On Thu, Feb 2, 2017 at 9:13 AM, Steiner, Jeffrey <[hidden email]> wrote:
If anyone on this distribution list runs into unexplained slow snapmirror transfers, please open a support case and cite BURT 1030457. It sounds like under some circumstances we don't fully understand, the throttle is too aggressive. Post-processing deduplication jobs seem to be connected, but there's probably more to it than just that.

I've tagged the BURT with the support cases mentioned so far in this thread, and requested a better KB article explaining when this flag might need to be updated.
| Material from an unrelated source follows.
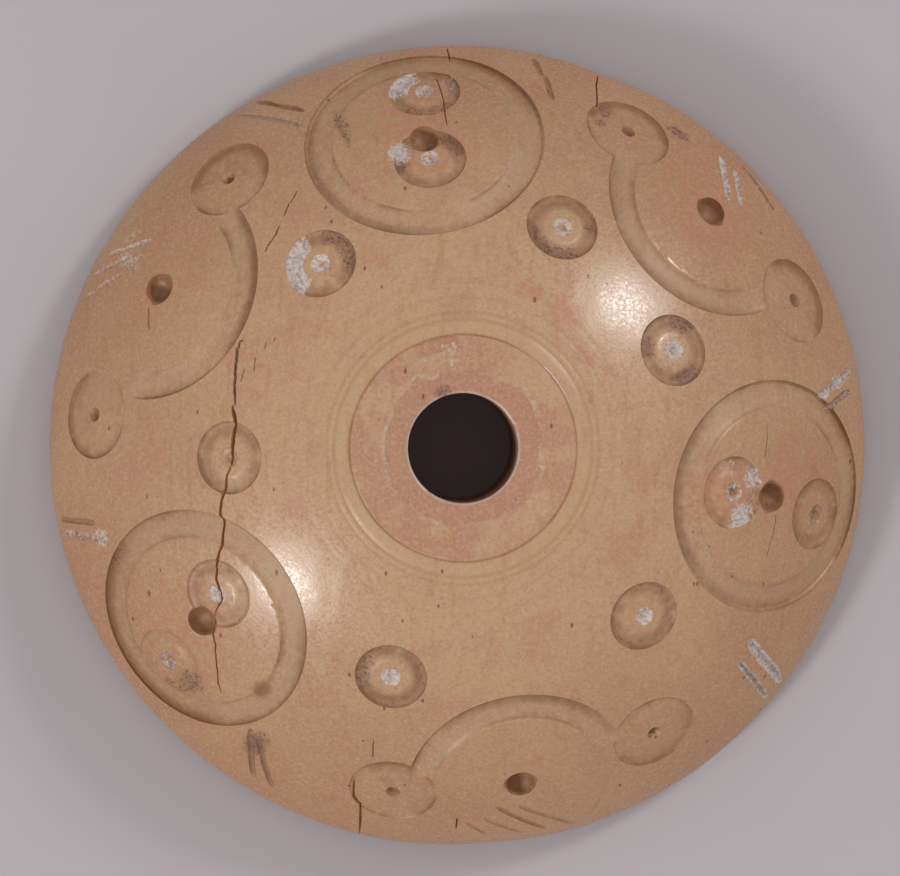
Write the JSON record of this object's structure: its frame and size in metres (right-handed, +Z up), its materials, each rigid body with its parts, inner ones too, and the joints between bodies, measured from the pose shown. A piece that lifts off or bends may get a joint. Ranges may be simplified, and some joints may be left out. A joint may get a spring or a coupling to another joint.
{
  "type": "spindle whorl",
  "caption": "Low domed bone whorl with a central bore for a spindle, carved with compass-drawn rings, ring-and-dots and short strokes.",
  "frame": {"origin": "centre of the bore at the flat underside", "axes": "+Z up along the bore, from the flat underside to the dome; +X along the long diameter"},
  "size_m": [0.038, 0.0373, 0.0115],
  "materials": {
    "bone": "old polished bone, tan with a low sheen"
  },
  "bodies": {
    "root": {"whorl": "bone"}
  },
  "joints": []
}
-----Original Message-----
From: Tim Parkinson [mailto:[hidden email]]
Sent: Wednesday, February 01, 2017 6:37 AM
To: Steiner, Jeffrey <[hidden email]>
Cc: [hidden email]
Subject: Re: super secret flags

Hi Jeffrey,

Just adding another voice to the "We've experienced abysmal snapmirror performance in cmode" crowd. We've never really had a satisfactory answer to why from our third party support people/netapp and have spent a tremendous amount of time trying to track down the cause of snapmirror issues (including buying larger controllers). This is the first we've heard of this throttle setting, and will certainly test it over a weekend to see if it helps us out, since we still see lagging mirrors and can't work out why.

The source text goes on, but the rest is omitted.